Bu müdahalelerin sonucu olarak bazı anlaşmaları imzalamaya mecbur kalındığı bilgisini paylaşan Işık, "Paris Konferansı'nın en önemli gündemi Avrupa uyum süreci. Osmanlı üstünlükten vazgeçmiş eşit statülü bir Avrupa devleti hukukuna tabi olmaya çoktan razı, yeter ki Avrupalılar lütfedip kendisine eşit statülü bir devlet kabul etsinler." diye konuştu.
Avrupa'ya uyum sağlanmaya çalışılan bu sürecin temelde üç ilke üzerine kurulu olduğunu dile getiren Işık, "Birincisi, savaşmama siyaseti, yani bu anlaşmaya dahil olan ülkeler birbiriyle savaşmayacaklar. İkincisi sınırların değişmezliği ilkesi, eğer siz oraya girerseniz sınırlarınızı korumuş olacaksınız, işgale maruz kalmayacaksınız. Bunların ikisi Osmanlı'nın kendi bekasını temin etmek için kritik öneme sahip. Üçüncüsü aslında Osmanlı'nın aleyhine bir madde ama Osmanlı ona çoktan razı. O da malların serbest dolaşımı yani serbest liberal ekonominin bir anlamda zeminini arıyorlar.
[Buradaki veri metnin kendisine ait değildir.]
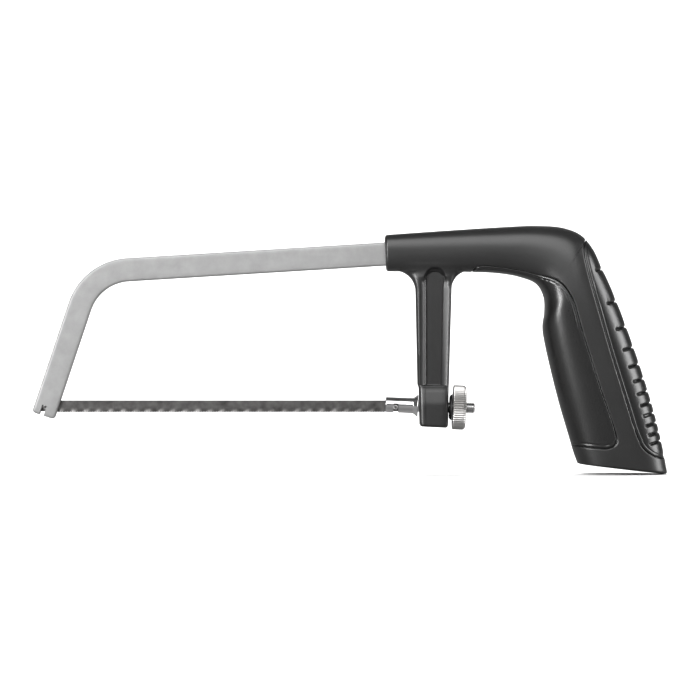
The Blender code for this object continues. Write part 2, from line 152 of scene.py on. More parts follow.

Avrupalı devletlerin teknolojik imkanlarıyla üretim kapasitesiyle yarışamayacağız ama buna çoktan razıyız." değerlendirmesini yaptı.
Işık, bu süreçte yeni bir dil ve yeni bir kavramsal çerçeveyle muhataplarının anlama ihtiyacını ortaya çıktığını belirterek, "Müslümanlar bu yenilgi asrında hem kendilerini hem de muhatabı olan Avrupalıları, Batılıları, ehl-i kitabı yeniden tanıma ve tanımlama ihtiyacı duydular." dedi.